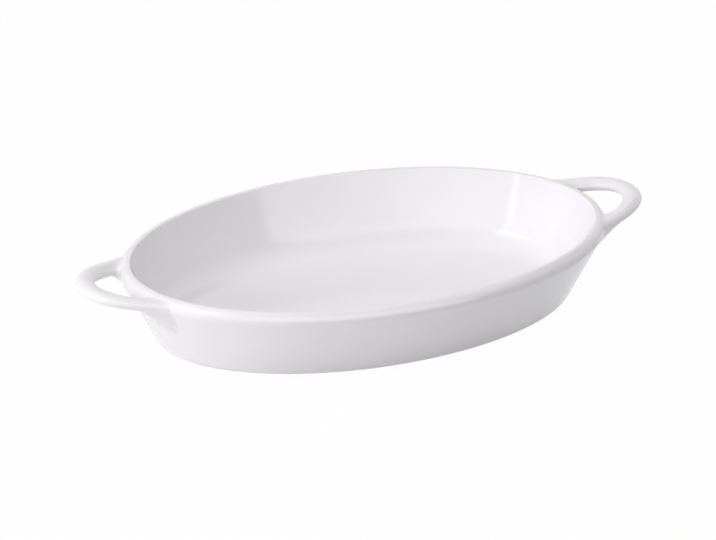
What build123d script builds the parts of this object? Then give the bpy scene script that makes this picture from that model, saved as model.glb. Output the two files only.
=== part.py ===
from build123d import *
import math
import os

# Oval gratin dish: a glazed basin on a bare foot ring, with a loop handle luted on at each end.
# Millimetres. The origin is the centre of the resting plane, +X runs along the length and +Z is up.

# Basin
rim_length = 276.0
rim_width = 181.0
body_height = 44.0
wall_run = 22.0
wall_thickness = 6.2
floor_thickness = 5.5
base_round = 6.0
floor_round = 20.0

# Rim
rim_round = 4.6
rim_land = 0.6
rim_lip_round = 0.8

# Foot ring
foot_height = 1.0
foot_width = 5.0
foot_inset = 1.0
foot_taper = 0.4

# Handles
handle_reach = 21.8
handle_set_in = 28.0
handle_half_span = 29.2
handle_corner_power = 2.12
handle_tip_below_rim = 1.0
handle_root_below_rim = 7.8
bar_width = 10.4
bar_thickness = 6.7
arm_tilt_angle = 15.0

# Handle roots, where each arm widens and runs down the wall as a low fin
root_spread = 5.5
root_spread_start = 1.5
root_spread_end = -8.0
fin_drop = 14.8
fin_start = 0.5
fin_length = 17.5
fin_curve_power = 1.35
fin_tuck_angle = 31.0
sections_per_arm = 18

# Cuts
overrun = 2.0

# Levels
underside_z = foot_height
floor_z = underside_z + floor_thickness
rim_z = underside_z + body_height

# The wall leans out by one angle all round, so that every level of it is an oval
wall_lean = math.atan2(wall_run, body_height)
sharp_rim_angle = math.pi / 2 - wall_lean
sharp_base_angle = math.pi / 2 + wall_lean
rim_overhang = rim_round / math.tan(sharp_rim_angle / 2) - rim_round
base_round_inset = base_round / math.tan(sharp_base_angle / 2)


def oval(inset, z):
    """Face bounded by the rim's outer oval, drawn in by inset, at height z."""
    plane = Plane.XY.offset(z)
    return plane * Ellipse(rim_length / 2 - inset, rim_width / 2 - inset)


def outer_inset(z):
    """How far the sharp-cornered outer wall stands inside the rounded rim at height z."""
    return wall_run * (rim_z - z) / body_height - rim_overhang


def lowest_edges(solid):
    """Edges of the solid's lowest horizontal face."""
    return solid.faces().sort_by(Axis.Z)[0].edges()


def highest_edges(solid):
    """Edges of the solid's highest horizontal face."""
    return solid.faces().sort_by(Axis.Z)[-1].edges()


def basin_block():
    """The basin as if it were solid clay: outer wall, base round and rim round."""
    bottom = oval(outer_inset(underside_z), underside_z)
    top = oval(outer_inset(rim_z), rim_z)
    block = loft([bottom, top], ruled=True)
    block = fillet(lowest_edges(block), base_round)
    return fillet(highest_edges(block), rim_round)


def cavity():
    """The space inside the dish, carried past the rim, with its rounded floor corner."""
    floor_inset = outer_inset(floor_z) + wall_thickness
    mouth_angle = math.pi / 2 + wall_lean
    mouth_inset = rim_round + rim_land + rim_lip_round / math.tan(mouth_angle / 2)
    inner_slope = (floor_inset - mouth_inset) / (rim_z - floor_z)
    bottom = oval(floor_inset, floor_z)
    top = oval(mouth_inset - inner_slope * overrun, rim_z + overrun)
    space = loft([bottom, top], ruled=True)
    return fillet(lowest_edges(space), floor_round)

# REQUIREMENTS
Copy all of the data exactly.

# TASK RESULT
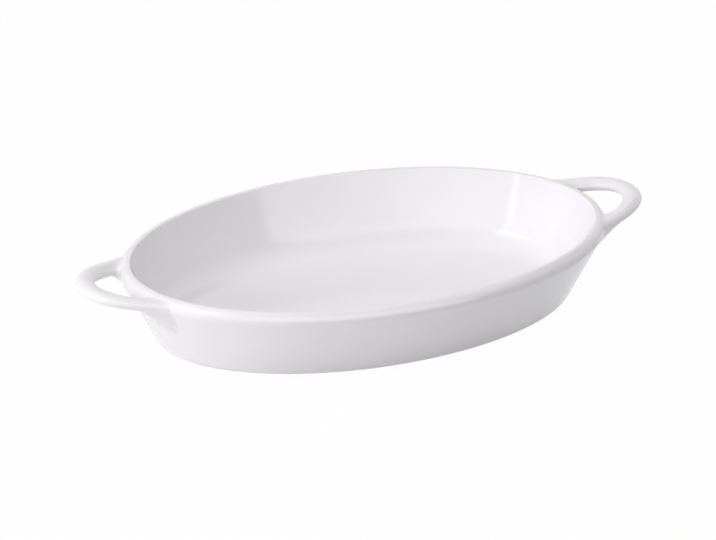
What build123d script builds the parts of this object? Then give the bpy scene script that makes this picture from that model, saved as model.glb. Output the two files only.
=== part.py ===
from build123d import *
import math
import os

# Oval gratin dish: a glazed basin on a bare foot ring, with a loop handle luted on at each end.
# Millimetres. The origin is the centre of the resting plane, +X runs along the length and +Z is up.

# Basin
rim_length = 276.0
rim_width = 181.0
body_height = 44.0
wall_run = 22.0
wall_thickness = 6.2
floor_thickness = 5.5
base_round = 6.0
floor_round = 20.0

# Rim
rim_round = 4.6
rim_land = 0.6
rim_lip_round = 0.8

# Foot ring
foot_height = 1.0
foot_width = 5.0
foot_inset = 1.0
foot_taper = 0.4

# Handles
handle_reach = 21.8
handle_set_in = 28.0
handle_half_span = 29.2
handle_corner_power = 2.12
handle_tip_below_rim = 1.0
handle_root_below_rim = 7.8
bar_width = 10.4
bar_thickness = 6.7
arm_tilt_angle = 15.0

# Handle roots, where each arm widens and runs down the wall as a low fin
root_spread = 5.5
root_spread_start = 1.5
root_spread_end = -8.0
fin_drop = 14.8
fin_start = 0.5
fin_length = 17.5
fin_curve_power = 1.35
fin_tuck_angle = 31.0
sections_per_arm = 18

# Cuts
overrun = 2.0

# Levels
underside_z = foot_height
floor_z = underside_z + floor_thickness
rim_z = underside_z + body_height

# The wall leans out by one angle all round, so that every level of it is an oval
wall_lean = math.atan2(wall_run, body_height)
sharp_rim_angle = math.pi / 2 - wall_lean
sharp_base_angle = math.pi / 2 + wall_lean
rim_overhang = rim_round / math.tan(sharp_rim_angle / 2) - rim_round
base_round_inset = base_round / math.tan(sharp_base_angle / 2)


def oval(inset, z):
    """Face bounded by the rim's outer oval, drawn in by inset, at height z."""
    plane = Plane.XY.offset(z)
    return plane * Ellipse(rim_length / 2 - inset, rim_width / 2 - inset)


def outer_inset(z):
    """How far the sharp-cornered outer wall stands inside the rounded rim at height z."""
    return wall_run * (rim_z - z) / body_height - rim_overhang


def lowest_edges(solid):
    """Edges of the solid's lowest horizontal face."""
    return solid.faces().sort_by(Axis.Z)[0].edges()


def highest_edges(solid):
    """Edges of the solid's highest horizontal face."""
    return solid.faces().sort_by(Axis.Z)[-1].edges()


def basin_block():
    """The basin as if it were solid clay: outer wall, base round and rim round."""
    bottom = oval(outer_inset(underside_z), underside_z)
    top = oval(outer_inset(rim_z), rim_z)
    block = loft([bottom, top], ruled=True)
    block = fillet(lowest_edges(block), base_round)
    return fillet(highest_edges(block), rim_round)


def cavity():
    """The space inside the dish, carried past the rim, with its rounded floor corner."""
    floor_inset = outer_inset(floor_z) + wall_thickness
    mouth_angle = math.pi / 2 + wall_lean
    mouth_inset = rim_round + rim_land + rim_lip_round / math.tan(mouth_angle / 2)
    inner_slope = (floor_inset - mouth_inset) / (rim_z - floor_z)
    bottom = oval(floor_inset, floor_z)
    top = oval(mouth_inset - inner_slope * overrun, rim_z + overrun)
    space = loft([bottom, top], ruled=True)
    return fillet(lowest_edges(space), floor_round)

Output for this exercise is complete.